I remember using a TUI for a Bank in the UK, and them switching to a web-based javascript system. Because the TUI forced keyboard interaction everyone was quick, and we could all fly through the screens finding what we wanted. One benefit was each screen was a fixed size and there was no scroll, so when you pressed the right incantation the answer you wanted appeared in the same portion of the screen every time. You didn't have to hunt for the right place to look. You pressed the keys, which were buffered, looked to the appropriate part of the screen and more often than not the information you required appeared as you looked.
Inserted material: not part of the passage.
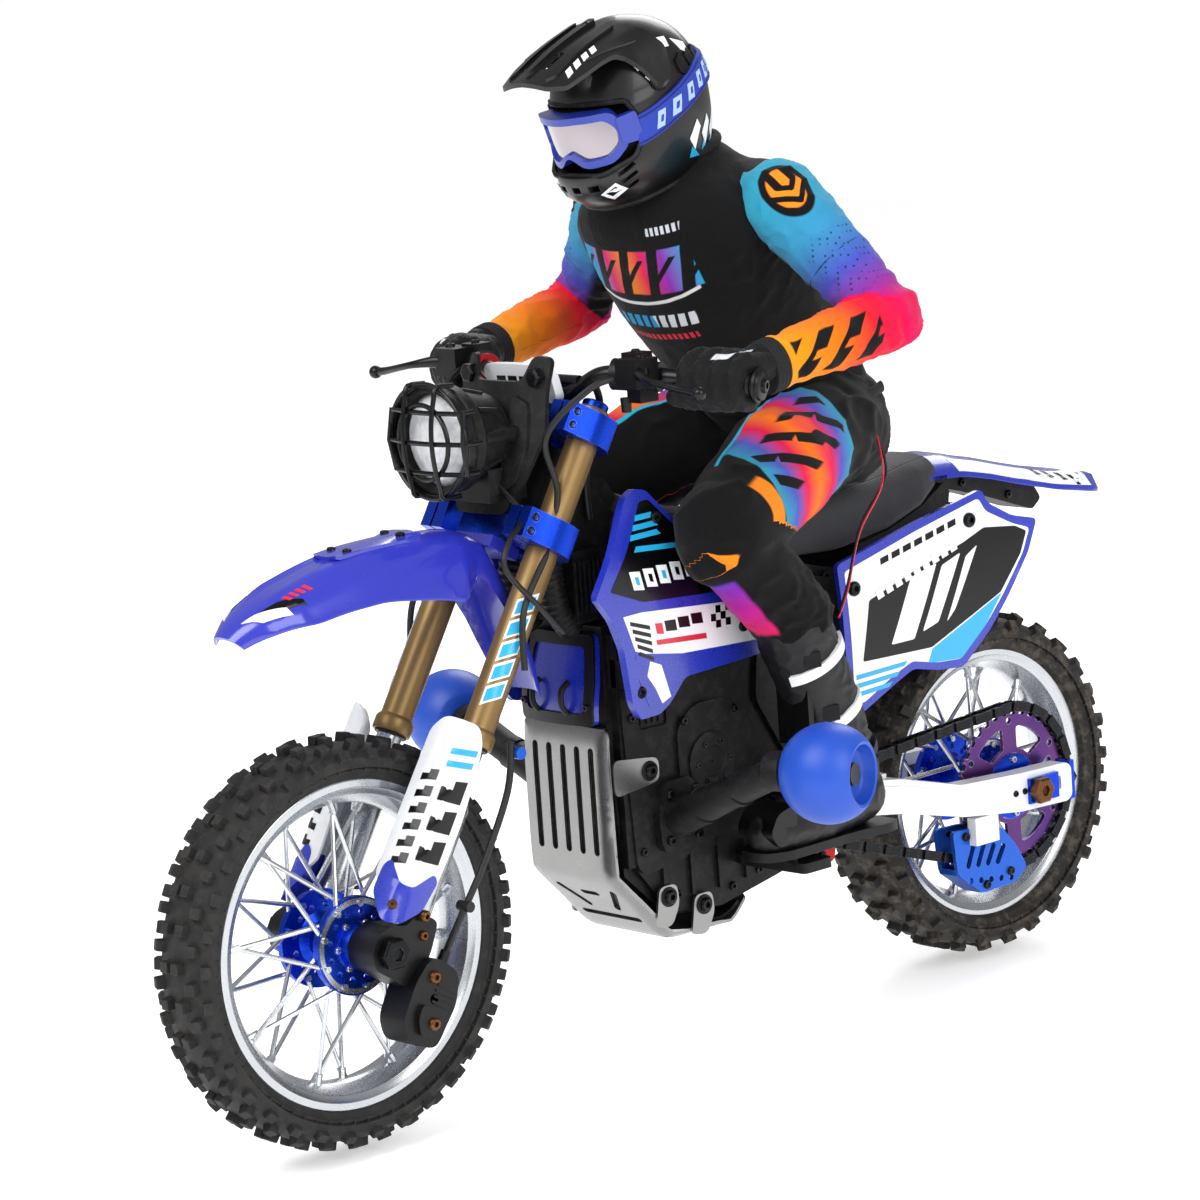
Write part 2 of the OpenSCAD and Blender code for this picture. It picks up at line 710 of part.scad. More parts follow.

Moving to a web based system meant we all had to use mice and spend our days moving them to the correct button on the page all the time. It added hours and hours to the processing.
A GUI can be as effective as a TUI if it's designed to be 100% usable from a keyboard - the problem is very few applications take the time to do that design.
Maybe in some cases. But largely, no, it really is not comparable. These TUI interfaces literally had 0 latency for any action. You could paste in text (from clipboard), with \t characters, and it would advance the input focus and could fill out an entire form with once paste action. There's a ton of real world cases where the browser is just too heavy to keep up with fast paced data entry.
I've never once seen an experienced user equal or gain efficiency when switching. It's always a loss even after months of acclimation.
It's totally possible to get this done with a web based SPA. Just get rid of all the fancy design, images, gradients, animations, and so on, and just focus on usability.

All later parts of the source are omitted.